▶ **AIM**
Pull out every line with the word "three".

▶ **SOURCE MATERIAL**

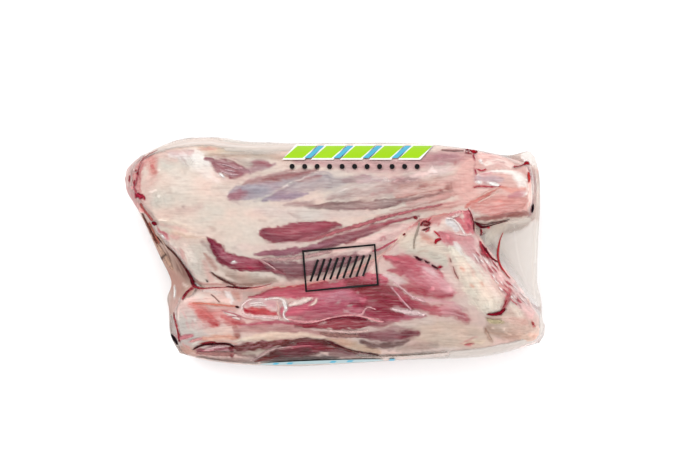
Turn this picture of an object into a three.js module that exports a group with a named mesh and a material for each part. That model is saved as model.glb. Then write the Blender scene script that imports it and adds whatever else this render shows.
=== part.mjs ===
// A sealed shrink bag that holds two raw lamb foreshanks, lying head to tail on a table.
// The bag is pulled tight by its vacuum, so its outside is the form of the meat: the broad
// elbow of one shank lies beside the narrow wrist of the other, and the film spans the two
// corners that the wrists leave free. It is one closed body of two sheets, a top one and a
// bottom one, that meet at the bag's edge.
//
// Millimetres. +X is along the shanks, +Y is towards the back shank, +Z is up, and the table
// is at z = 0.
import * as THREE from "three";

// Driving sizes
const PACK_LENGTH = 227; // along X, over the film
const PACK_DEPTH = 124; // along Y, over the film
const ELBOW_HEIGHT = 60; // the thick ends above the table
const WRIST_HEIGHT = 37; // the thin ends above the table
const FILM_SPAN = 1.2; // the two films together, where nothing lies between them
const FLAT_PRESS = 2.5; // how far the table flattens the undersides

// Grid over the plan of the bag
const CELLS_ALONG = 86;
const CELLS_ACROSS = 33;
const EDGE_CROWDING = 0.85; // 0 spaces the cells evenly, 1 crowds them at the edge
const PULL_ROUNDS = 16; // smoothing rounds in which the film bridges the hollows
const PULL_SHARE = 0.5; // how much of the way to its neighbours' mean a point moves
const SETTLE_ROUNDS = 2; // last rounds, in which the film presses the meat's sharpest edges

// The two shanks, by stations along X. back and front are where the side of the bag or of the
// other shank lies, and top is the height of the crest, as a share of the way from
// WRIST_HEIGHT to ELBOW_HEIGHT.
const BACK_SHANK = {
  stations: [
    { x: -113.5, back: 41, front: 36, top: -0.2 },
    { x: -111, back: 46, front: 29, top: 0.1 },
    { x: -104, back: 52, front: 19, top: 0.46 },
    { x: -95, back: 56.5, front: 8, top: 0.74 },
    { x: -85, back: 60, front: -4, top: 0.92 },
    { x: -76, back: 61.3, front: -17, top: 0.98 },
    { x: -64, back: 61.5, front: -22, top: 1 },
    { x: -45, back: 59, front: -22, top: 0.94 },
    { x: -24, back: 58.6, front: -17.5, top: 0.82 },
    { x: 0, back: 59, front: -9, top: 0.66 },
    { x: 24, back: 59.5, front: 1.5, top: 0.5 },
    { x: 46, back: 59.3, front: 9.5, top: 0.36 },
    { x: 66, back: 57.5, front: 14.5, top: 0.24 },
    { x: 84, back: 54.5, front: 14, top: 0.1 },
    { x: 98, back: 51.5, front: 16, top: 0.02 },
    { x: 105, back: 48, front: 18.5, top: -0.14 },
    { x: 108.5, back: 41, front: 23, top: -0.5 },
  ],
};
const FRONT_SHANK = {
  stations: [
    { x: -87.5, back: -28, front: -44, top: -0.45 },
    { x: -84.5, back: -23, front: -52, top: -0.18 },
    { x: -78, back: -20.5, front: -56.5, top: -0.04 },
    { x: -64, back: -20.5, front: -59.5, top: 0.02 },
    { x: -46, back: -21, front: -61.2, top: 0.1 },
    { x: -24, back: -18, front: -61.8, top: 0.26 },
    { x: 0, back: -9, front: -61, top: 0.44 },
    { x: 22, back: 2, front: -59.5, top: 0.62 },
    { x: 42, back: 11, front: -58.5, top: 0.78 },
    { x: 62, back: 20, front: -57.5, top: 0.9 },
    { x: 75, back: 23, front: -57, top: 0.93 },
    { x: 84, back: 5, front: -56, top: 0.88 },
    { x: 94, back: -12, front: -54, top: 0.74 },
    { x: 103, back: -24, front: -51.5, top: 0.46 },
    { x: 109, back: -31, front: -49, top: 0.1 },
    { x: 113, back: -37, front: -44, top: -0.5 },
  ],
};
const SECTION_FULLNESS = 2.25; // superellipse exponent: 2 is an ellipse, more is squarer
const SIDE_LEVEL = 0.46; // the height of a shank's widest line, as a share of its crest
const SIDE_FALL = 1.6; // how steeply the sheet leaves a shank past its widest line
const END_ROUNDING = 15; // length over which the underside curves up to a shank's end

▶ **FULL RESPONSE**
Turn this picture of an object into a three.js module that exports a group with a named mesh and a material for each part. That model is saved as model.glb. Then write the Blender scene script that imports it and adds whatever else this render shows.
import * as THREE from "three";